GDP growth in Q4 2017 is expected to match Q3 at 0.4%
This estimate is based on PwC’s “nowcasting” model, which uses machine learning techniques to produce more timely and accurate GDP estimates
PwC’s main scenario for 2018 growth has edged up from 1.4% to 1.5% due to stronger global economic prospects.
UK GDP growth is estimated to have reached 1.8%, with a 0.4% rise in the fourth quarter of the year, according to PwC’s latest projections from its nowcasting model. Expansion in the services and industrial production sectors were the main drivers behind growth in the fourth quarter, offset in part by a continued estimated decline in construction output.

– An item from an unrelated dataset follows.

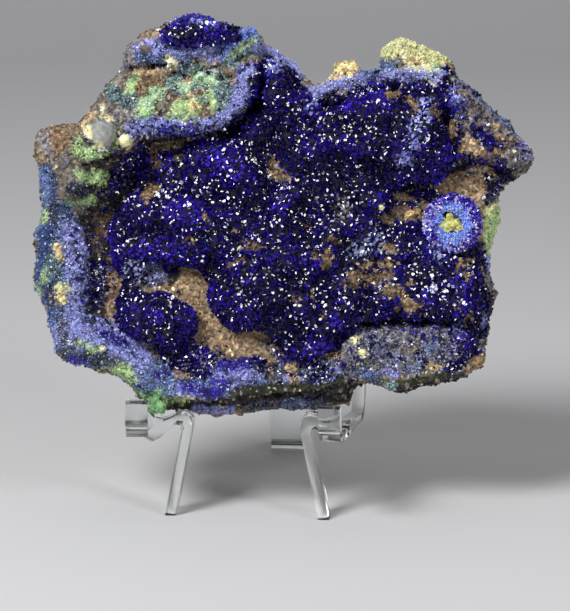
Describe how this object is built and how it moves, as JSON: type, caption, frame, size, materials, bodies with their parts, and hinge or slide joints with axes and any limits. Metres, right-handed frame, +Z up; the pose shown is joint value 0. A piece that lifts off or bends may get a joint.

John Hawksworth, chief economist at PwC, commented:
“Relatively strong retail sales and manufacturing growth mean that we expect overall UK GDP growth to hold steady at 0.4% in the fourth quarter of 2017, which implies annual growth of 1.8% in 2017 as a whole based on the latest revised ONS data.
“The UK economy regained a little momentum in the second half of 2017, helped by a stronger global economy, and we expect this to continue into 2018. We have therefore edged up our main scenario for 2018 GDP growth from 1.4% to 1.5%. Consumer spending growth is projected to be only around 1% this year, but net exports should make a positive contribution to UK growth given the robust state of the global economy.
“There is no infallible way to estimate current GDP growth, but our nowcasting model uses the latest machine learning techniques. This allows us to look at a very broad range of explanatory variables, ahead of official preliminary estimates, in order to estimate how fast the economy is growing.”
In developing the nowcasting model PwC economists have tested its performance over the past six years using the data that would have been available at the end of each quarter (i.e. a month in advance of the ONS preliminary figure). PwC’s nowcasting model is able to pick up changes in the direction of GDP growth correctly 95% of the time over the six year testing period, with an average error of 0.15 percentage points. This improves on the commonly referenced Reuters Poll of forecasters and comes close to matching the accuracy of the ONS’s own preliminary estimate of real GDP growth (taken as a forecast of final real GDP growth) over the same period.
Notes for editors
1. PwC’s nowcasting model takes a broad set of frequently released indicators and uses a machine learning technique known as “Stochastic Gradient Boosting” to estimate the relationship between these different indicators and past GDP growth. Using this method, (i) accounts for complex interactions and non-linear relationships in the data; (ii) creates many different models which learn from the previous model’s mistakes sequentially to create a more accurate final prediction; and (iii) ensures the final model is able to generalise well to new, unseen data by using a type of cross-validation (fitting the model over different sub-sets of the data).
2. As the service sector now accounts for almost 80% of UK GDP, a number of services-focused variables have been included in the consolidated set of variables that the model considers to nowcast GDP growth. These have also been complemented with other indicators to account for the industrial production and construction sectors, as well as “softer” indicators to capture expectations.
3. To produce a nowcast the model requires the changes in different indicators over the quarter in question. In many cases such data are not completely available when the nowcast is produced so a number of auxiliary statistical models are used to forecast missing data points. Revisions of these forecasts based upon realised data can materially affect our projections.